Os conservacionistas não gostam de boas notícias

Notícias boas, para os conservacionistas, são perigosas porque podem conduzir à redução dos recursos disponíveis para a conservação.

A conservação da natureza e a gestão da paisagem são áreas de conhecimento em que a distinção entre facto e opinião nem sempre é fácil. As muitas, e complexas, teias de relação causa-efeito que estão por trás de cada observação explicam essa dificuldade.

Penso que é Jorge Palmeirim que diz, com muita propriedade, que a natureza não existe para que nós a estudemos, nós é que insistimos em estudá-la. Nestas circunstâncias não admira que, na dúvida, o crédito dado às más notícias seja muito maior que o crédito dado às boas notícias.

Presumir que uma espécie não tem problemas de conservação, quando eles existem, é muito mais perigoso do que presumir que a espécie precisa de medidas de conservação, quando, afinal, não está assim tão ameaçada. A valorização das más notícias, em detrimento das boas, leva ao uso de recursos na conservação de espécies que não precisam de medidas de conservação. E porque os recursos são sempre escassos, aumentamos o risco de faltarem onde precisamos mesmo deles.

Vale a pena ilustrar a ideia com um exemplo. O lince esteve muito, muito ameaçado, confinado a pequenas áreas no Sul de Espanha com populações em forte contracção. Esta situação decorreu, na minha pouco consensual opinião sobre o assunto, da brusca redução da população de coelho, primeiro nos anos 50 do século XX por causa da mixomatose, depois nos anos 80 por causa da pneumonia hemorrágica viral. Para se ter uma ideia do efeito devastador destas doenças refira-se que a população de coelho na Europa diminuiu 90% a 95% nos primeiros anos da mixomatose.

Embora existam referências a uma terceira doença actualmente em progressão nas populações de coelho, a verdade é que entre o fim dos anos 80 e os meados dos anos 90, as populações de coelho adaptaram-se a estas doenças e têm vindo a recuperar visivelmente. A boa notícia é que à recuperação das populações de coelho se associa a recuperação de muitas outras espécies que dependem, em maior ou menor grau, da disponibilidade de coelho, como a águia imperial ou o lince.
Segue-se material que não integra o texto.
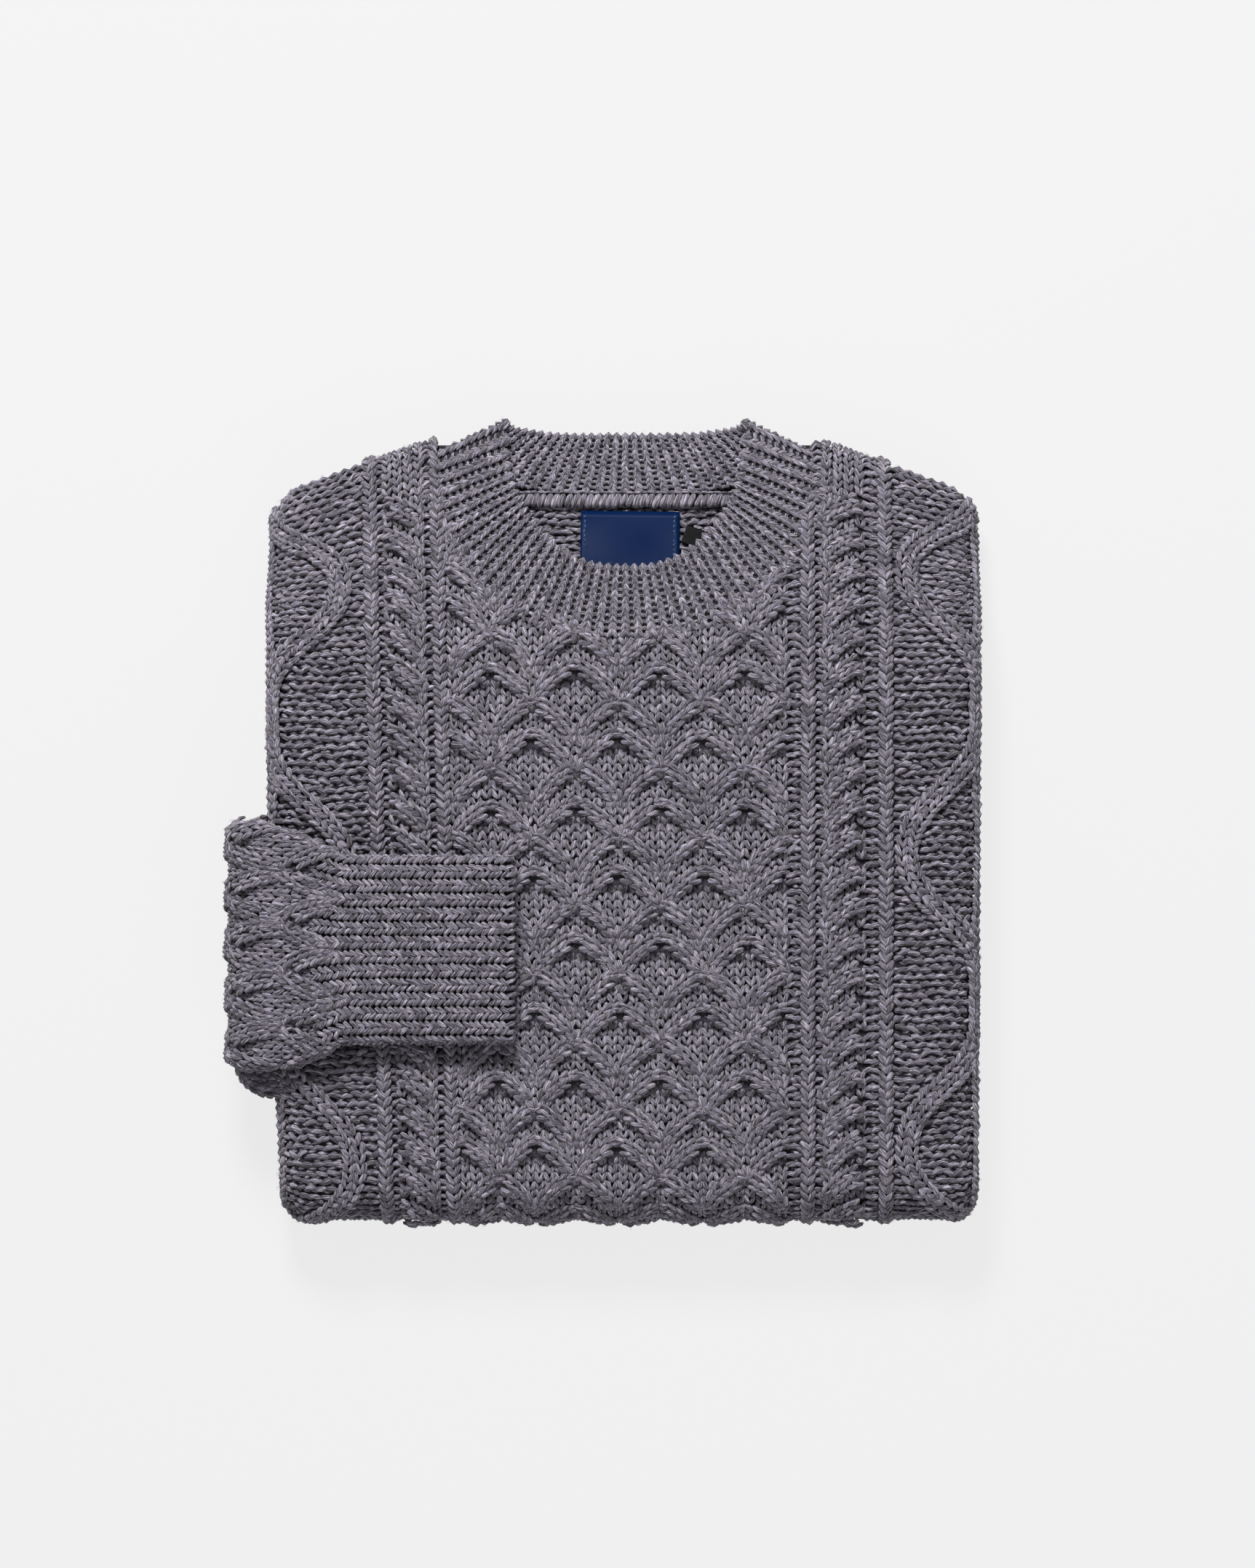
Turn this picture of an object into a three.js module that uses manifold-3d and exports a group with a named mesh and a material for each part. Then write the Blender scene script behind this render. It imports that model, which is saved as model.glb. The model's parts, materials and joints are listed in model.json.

É assim que a população de lince tem vindo a recuperar, a taxas de crescimento anuais por volta dos 10%, vai para dez anos, tendo já mais que triplicado a população que existia no ponto mais extremo da retracção.

É inevitável que o lince deixe de ser considerado uma espécie “criticamente em perigo”, o grau de ameaça mais próximo da extinção, para ser considerada uma  espécie “em perigo”, como tem vindo a ser discutido na União Internacional para a Conservação da Natureza. Na verdade, esse passo de reconhecimento de que a espécie está hoje num perigo menor (eu diria, muito menor) de extinção do que há dez anos só ainda não foi dado porque os conservacionistas realmente não gostam de boas notícias. Acham-nas perigosas porque podem conduzir à redução dos recursos disponíveis para a conservação. Com alguma razão. Mas não toda, diriam as espécies mais ameaçadas, para as quais faltam os recursos de conservação que estão a ser dirigidos para outro lado.